The Universe As an Instrument
Now apply that to the Maker of All Things, who plays His music upon this universe He has crafted. He Himself is beyond being, so that the highest consciousness is nothing more than an emanation of His light, without substance, incapable of penetrating the mystery of its Origin.
So this Master Musician embraces a vacuous, finite space-time-consciousness, establishing within it a set order, bounds, parameters and rules. Creatures of many discrete sizes and shapes, which are assigned behaviors that cannot be crossed. This will be His instrument, His palette, the stage for His art. But it is not yet His music.
His music, His great art, occurs at that point of rupture when Creator and creation meet in utter war and love and struggle and resolution and dissonance, and all the impossibilities of an Infinite G‑d within a finite world.
That is a miracle: When He appears in your world in a mode by which He is speaking to you neither from the heavens above nor from your own soul within, in an experience which can be called neither spiritual nor truly physical, in which He is neither a presence nor an absence. Rather, at the intersection of all these opposites and more, the impossible unfolds. And G‑d is found in the impossible.
When is this symphony, this masterpiece of art, in its most exquisite form?
If an open miracle should occur, the instruments are barely extant—they are ignored as fictions, their limitations temporarily discarded. It is in the hidden miracle, clothed within the guise of nature, that you and your Creator come into true interaction, He as the musician, you and your world as the instrument; He as the artist, the nature of your world as His palette; He as a poet, your daily life as the meter and rhyme.
Systems do not answer prayers. Systems do not care to reward good deeds or accept your remorse over the past. This is not “the universe” responding, but the unbounded Master of All Things. You have escaped the universe.
You have escaped the universe, the system, all bounds and limitations, but you are still within them all. For it is no longer a system.
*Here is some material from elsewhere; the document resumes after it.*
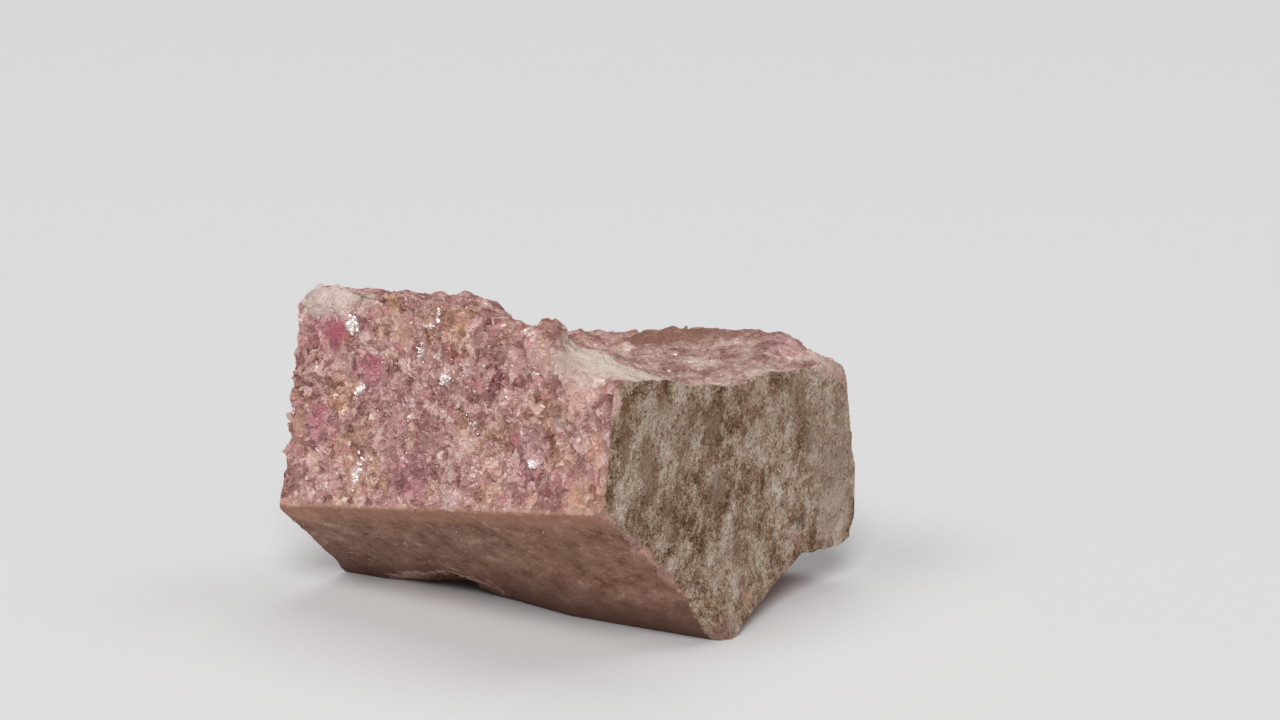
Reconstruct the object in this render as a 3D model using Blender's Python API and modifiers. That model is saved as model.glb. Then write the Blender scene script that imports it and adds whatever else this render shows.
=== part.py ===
"""A hand specimen of pink granular rock: one broken block, resting on its rough underside.

The block is split from a cube by flat facets, the way a hammer and old joints split rock. A saddle is
knocked out of its top, a shelf out of its underside, and shallow scoops out of its back. Then the
surface gets its relief: fresh breaks carry angular lumps, ledges and pits, and the old joint faces
stay nearly flat. The shape is worked in millimetres and scaled to metres at the end.
+Z is up and the base centre is the origin. The pink face and the joint faces beside and below it
look towards -Y.
"""

import math
from dataclasses import dataclass

import bmesh
import bpy
from mathutils import Matrix, Vector, noise

MM = 0.001
NODE_NAME = "rock"

BLANK_SIDE = 140.0  # the cube that the block is split from
GRAIN_STEP = 0.5  # the surface's working resolution, before it is thinned out
MOST_TRIANGLES = 9300


@dataclass(frozen=True)
class Facet:
    """A flat split: azimuth 0 faces -Y and 90 faces +X, tilt is up from level, both in degrees.

    reach is the distance from the datum to the facet's plane along its normal. relief scales the
    lumps on the face it leaves: 1 on a fresh break, and far less on an old joint.
    """

    azimuth: float
    tilt: float
    reach: float
    relief: float = 1.0

    def normal(self):
        across = math.cos(math.radians(self.tilt))
        turn = math.radians(self.azimuth)
        return Vector((math.sin(turn) * across, -math.cos(turn) * across, math.sin(math.radians(self.tilt))))

    def inverse(self):
        """The same plane seen from its other side, for a cutter."""
        return Facet(self.azimuth + 180.0, -self.tilt, -self.reach)

    def depth_of(self, point):
        """How far a point lies behind the plane."""
        return self.reach - self.normal().dot(point)


@dataclass(frozen=True)
class Swell:
    """A local bulge of the surface around a point, or a hollow where height is below 0."""

    centre: tuple
    radius: float
    height: float

    def lift_at(self, point):
        near = 1.0 - (point - Vector(self.centre)).length_squared / self.radius**2
        return self.height * near**2 if near > 0.0 else 0.0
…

It is a divine song.6
FOOTNOTES
1. Exodus 9:29. See also 8:18. There are many similar instances.
2. For a discussion of how miracles do not interfere with the predictability of science, see Rabbi Yehuda Loewe of Prague, Gevurot Hashem, second preface.
3. Numbers 13–14.
4. Numbers 13:31.
5. See Likkutei Sichot, vol. 4, p. 1044.
6. On all the above, see the Rebbe’s maamar Kimei Tzeit’cha 5712, as well as the other maamarim referenced in the first installment of this series.